The world’s economy does depend on that of America but America’s also depends on the rest of the world. The idea that China and other countries depend exclusively on the USA is BS. China has a lot of trade with the EU and has a huge internal market. For instance, foreign tourism in China is tiny compared with internal tourism. China has a huge internal market which is developing very fast. And their trade with the EU is also huge. It was the Germans who built the Three Gorges Dam and the Guangzhou metro.

Although some fields are quickly moving overseas, there’s always academia to keep one employed. I’m working towards being a lecturer in classics. University jobs are somewhat scarce but, for those who can deal with children (which I probably can’t, little brats), schools are also a place which will hire. The country is always looking for new teachers.

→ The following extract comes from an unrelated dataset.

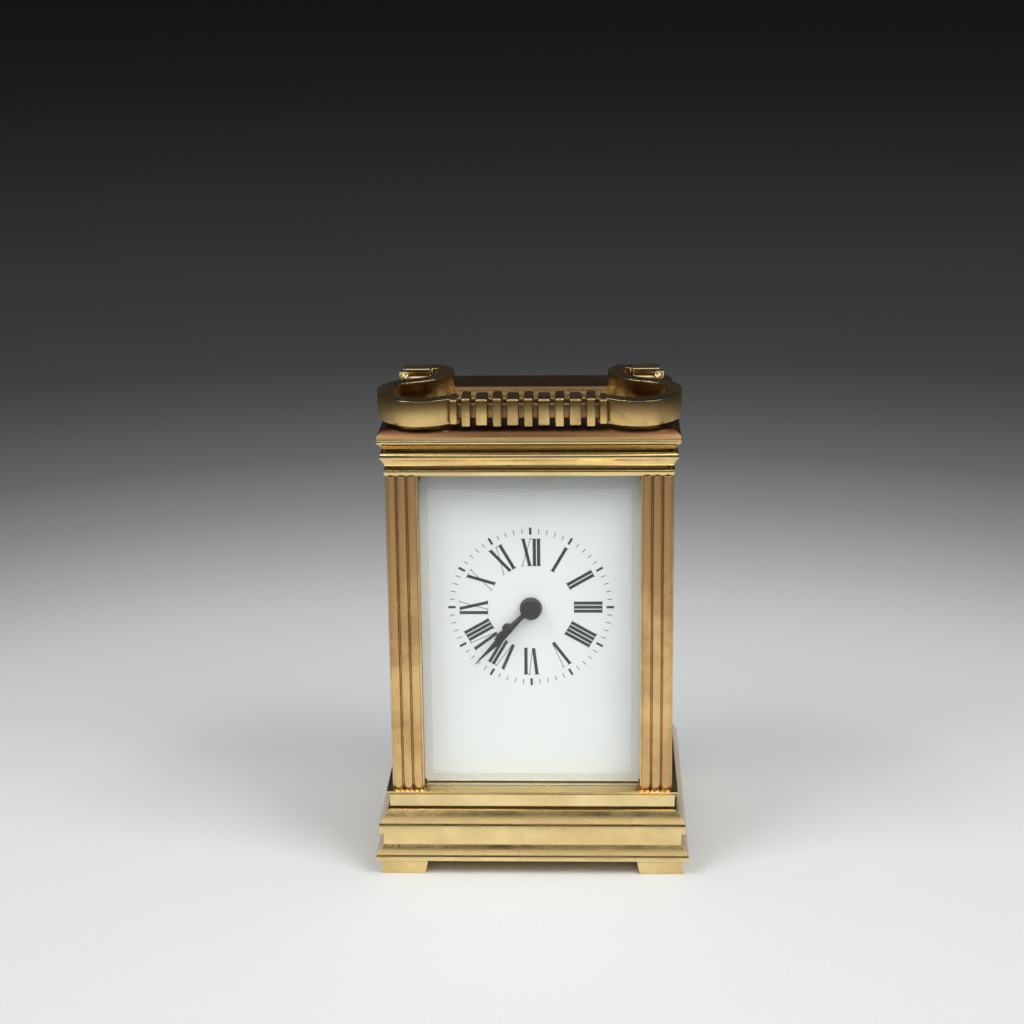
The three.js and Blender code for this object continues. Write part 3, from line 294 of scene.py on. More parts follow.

Software design is directly analogous to the textile industry of the 1800’s. What started as the well-paying profession of the genteel nations quickly went to the developing world. Now in 1st world countries people knit or quilt as a hobby, but wouldn’t want to work full-time in the field. Same for software, it’s now know that a fellow in China or India can do the job just as well as some poor fool demanding $60,000 a year starting salary in the US. Like people who quilt, I enjoy contributing to free software in my spare time, but I’m not so crazy as to think this will pay me when in the West it is being relegated to a mere hobby.

UnuMondo

quote:

Originally posted by Ale
the USA will simply turn into a aristocracy, every american will be a Victorian English aristocrat, never working .

No it isn’t!

The current American Rich are perfectly willing to totaly abandon the remainder of the nation, and their past record indicates that they will do so.

If there is a truly global economy, local suffering will not effect their income in any way. They will simply reap their harvest overseas.

As for the treat of political action—HA! Where will the leaders come from? The public trusts nobody, & is utterly clueless, politically.

Remember Jay Gould’s Principle–“I can hire one half of the working class to kill the other.”